With Matilda safe and sound asleep, Williams sits in the dining room, where candles burn on every table and every table is empty. Dressed in black jeans, a button-down shirt, and an argyle sweater, she is boyishly slight. Her features—lips, cheeks, liquid brown eyes—are full. She has only one dimple, there on her right cheek, but what the other cheek lacks, this dimple makes up in depth. Her blond hair is short, in what she considers an awkward growing-out stage, and full of bobby pins. “Bobby pins are my favorite jewelry,” Williams says. “There's nothing sexier than bobby pins.” She gasps suddenly. “That moment in
Lolita, when Humbert Humbert is driving into the cow pasture and fingering the bobby pin? Goose bumps!” Even now. Smiling, she pulls up a sleeve revealing her goose-bumped arm.

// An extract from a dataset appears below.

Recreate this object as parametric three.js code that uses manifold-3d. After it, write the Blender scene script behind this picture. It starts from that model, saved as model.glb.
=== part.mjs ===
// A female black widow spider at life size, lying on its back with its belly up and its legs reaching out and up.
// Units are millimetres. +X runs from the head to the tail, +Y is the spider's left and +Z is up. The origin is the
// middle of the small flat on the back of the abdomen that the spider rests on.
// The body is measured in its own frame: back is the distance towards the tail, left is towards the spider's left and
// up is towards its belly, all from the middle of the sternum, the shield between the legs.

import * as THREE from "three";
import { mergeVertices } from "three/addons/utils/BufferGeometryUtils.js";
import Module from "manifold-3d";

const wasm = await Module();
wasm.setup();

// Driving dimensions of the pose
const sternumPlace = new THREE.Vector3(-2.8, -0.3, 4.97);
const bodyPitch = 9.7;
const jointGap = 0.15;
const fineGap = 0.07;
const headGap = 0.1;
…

Her smiles come easily but are complicated, never carefree. “I'm always aware of the whole,” Williams says. “I have that feeling inside, like when something really tickles or delights me—it's not singular. I recognize all the awful things in the world, and in spite of them, I can still laugh.” This hyperawareness has come at a price. “For so long, I felt like a walking open wound everywhere I went,” she says. “There's this Joan Didion quote about being afflicted from an early age with a presentiment of loss. Did I come into the world like that? Or was I kind of gifted that?”
Like extrasensory perception, you either have it or you don't. It's a poignant, painful, and appealing quality that cannot be acted. “Your heart just races to her,” says the director Ang Lee, who cast Williams in her Oscar-nominated role in
Brokeback Mountain. “I needed that for the part of the dejected wife—the least interesting, dullest part you can imagine. But Michelle in this role—you want to know what happened in her life, clearly a tragic one. You're never told, but you want to find out.”

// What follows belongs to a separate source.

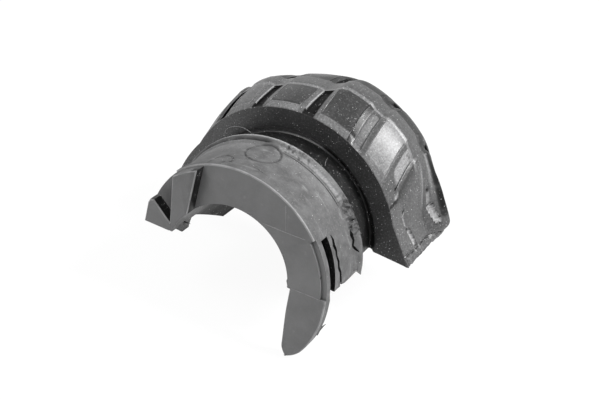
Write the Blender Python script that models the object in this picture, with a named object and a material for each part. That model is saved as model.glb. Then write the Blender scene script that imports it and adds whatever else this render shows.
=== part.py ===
"""One half of a split anti-roll (sway) bar bushing: a single rubber moulding.

Metres, +Z up. The bar runs along Y and the bore axis is the world Y axis; the
origin is on that axis, in the plane of the front end plate. The half arch is
open downwards. At +X the plate runs on below the split as a tongue; at -X a
keeper stands in front of the pocket that takes the tongue of the other half.
From front to back: end plate, ring, lip, neck, tread. Sizes are in mm, and
every radius is built up from the bore, so a new bar size changes them all.
"""
import bpy
import bmesh
import math
from mathutils import Vector

MM = 0.001

# Bore: it fits a 28 mm bar and runs through the whole length
BORE_R = 14.0
BORE_FACETS = 96
LENGTH = 49.0

# Ring, its lip, and the smooth neck behind it
RING_WALL = 8.5
RING_R = BORE_R + RING_WALL
LIP_H = 1.1
LIP_R = RING_R + LIP_H
LIP_TOP_W = 1.3
LIP_EDGE_W = 0.6
LIP_Y = 16.3
LIP_RISE = 2.4
NECK_R = RING_R - 1.8
NECK_FILLET = 3.3

# Front end plate, with a rabbet along its rim above the tongue
PLATE_R = RING_R + 0.4
PLATE_T = 2.2
PLATE_EDGE = 0.35
RABBET_W = 1.2
RABBET_DEPTH = 0.7
RABBET_TOP_Z = 13.6
RABBET_GAP = 0.3

# Tongue: straight inside, an arc outside, and a round tip
TONGUE_CLEAR = 0.55
TONGUE_X = BORE_R + TONGUE_CLEAR
TONGUE_ARC_R = PLATE_R + 0.7
TONGUE_ARC_SHIFT = 0.5
TONGUE_ARC_Z = -1.3
TONGUE_REACH = 2.1
TONGUE_TIP_Z = -(BORE_R + TONGUE_REACH)
TONGUE_TIP_R = 3.1
TONGUE_TAPER = 0.6

# Pocket for the tongue of the other half, and the keeper in front of it
POCKET_CLEAR = 0.2
POCKET_IN = 1.15
POCKET_X = POCKET_IN - TONGUE_X
POCKET_Z = POCKET_CLEAR - TONGUE_TIP_Z
POCKET_CORNER = 2.6
KEEPER_H = 2.8
KEEPER_EDGE = 0.25
KEEPER_ROOT = 0.9
KEEPER_BOTTOM_Z = 3.4
BLOCK_LEFT_X = (-BORE_R - 1.1, -BORE_R - 0.2)
BLOCK_RIGHT_X = (4.45 - BORE_R, 3.6 - BORE_R)
BLOCK_WAIST_Z = 9.0
EAR_LEFT_X = 1.9 - RING_R
EAR_TOP_Z = 9.2
EAR_NOTCH = (-BORE_R - 0.7, 5.75)

# Relief slot in the ring behind the tongue; a tab on the left side fits one like it
SLOT_GAP = 0.5
SLOT_Y = PLATE_T + SLOT_GAP
SLOT_W = 2.5
SLOT_FLOOR_R = RING_R - 3.9
SLOT_TOP_DEG = 36.0
TAB_CLEAR = 0.2
TAB_BOTTOM_Z = 0.7

# Tread: dished end ring, bevelled band, and a crown whose height changes with the angle
TREAD_WALL = 12.9
TREAD_EDGE_R = BORE_R + TREAD_WALL
TREAD_Y = 24.6
TREAD_W = LENGTH - TREAD_Y
TREAD_HALF = TREAD_W / 2.0
DISH_R = NECK_R + 1.6
DISH_DEPTH = 1.0
BAND_W = 1.4
BAND_RISE = 1.1
BAND_REAR_RISE = ((80.0, 1.6), (107.0, 0.45))
BAND_FOOT_W = (4.4, 3.1)
BAND_FOOT_DEG = (27.0, 44.0)
BAND_LEFT_W = 3.0
BAND_LEFT_DEG = (42.0, 56.0)
CREST = ((79.0, 5.3), (95.0, 2.5), (118.0, 2.5), (127.0, 3.3), (139.0, 3.3), (147.0, 2.8))

# Unbroken middle rib, a little proud of the pads
RIB_W = 3.8
RIB_BEVEL = 0.7
RIB_RISE = 0.2
RIB_DIP = 0.6

# Split line: the right foot ends above the bore axis, the left one below it
SPLIT_RIGHT_Z = 1.2
SPLIT_LEFT_Z = -3.3
LEFT_TURN_DEG = 8.5
LEFT_STEP_Y = 6.6
LEFT_SLOPE_Y = 19.6
SWEEP_DEG = 24.0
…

It was on Lee's set that Williams and her costar Heath Ledger famously fell in love. “They were so sweet together,” Lee tells me in a January 19 interview, three days before Ledger's death. “I ran into Heath at the Venice Film Festival, and he told me about the split. I just felt so sad. I didn't know what to say to him. They made a great effort.”
“It was so heartbreaking to watch that not work out,” says the director Todd Haynes, calling later the same day. The couple took roles in
I'm Not There, Haynes' experimental Bob Dylan biopic, with Ledger as one of six Dylan incarnates and Williams as the Edie Sedgwicky socialite Coco Rivington. “You can't fault either of them. Really, two of the most extraordinary people,” Haynes continues. “True artists, naked and stripped-down as they approach their craft. Different people with different temperatures and rhythms, exploring themselves.”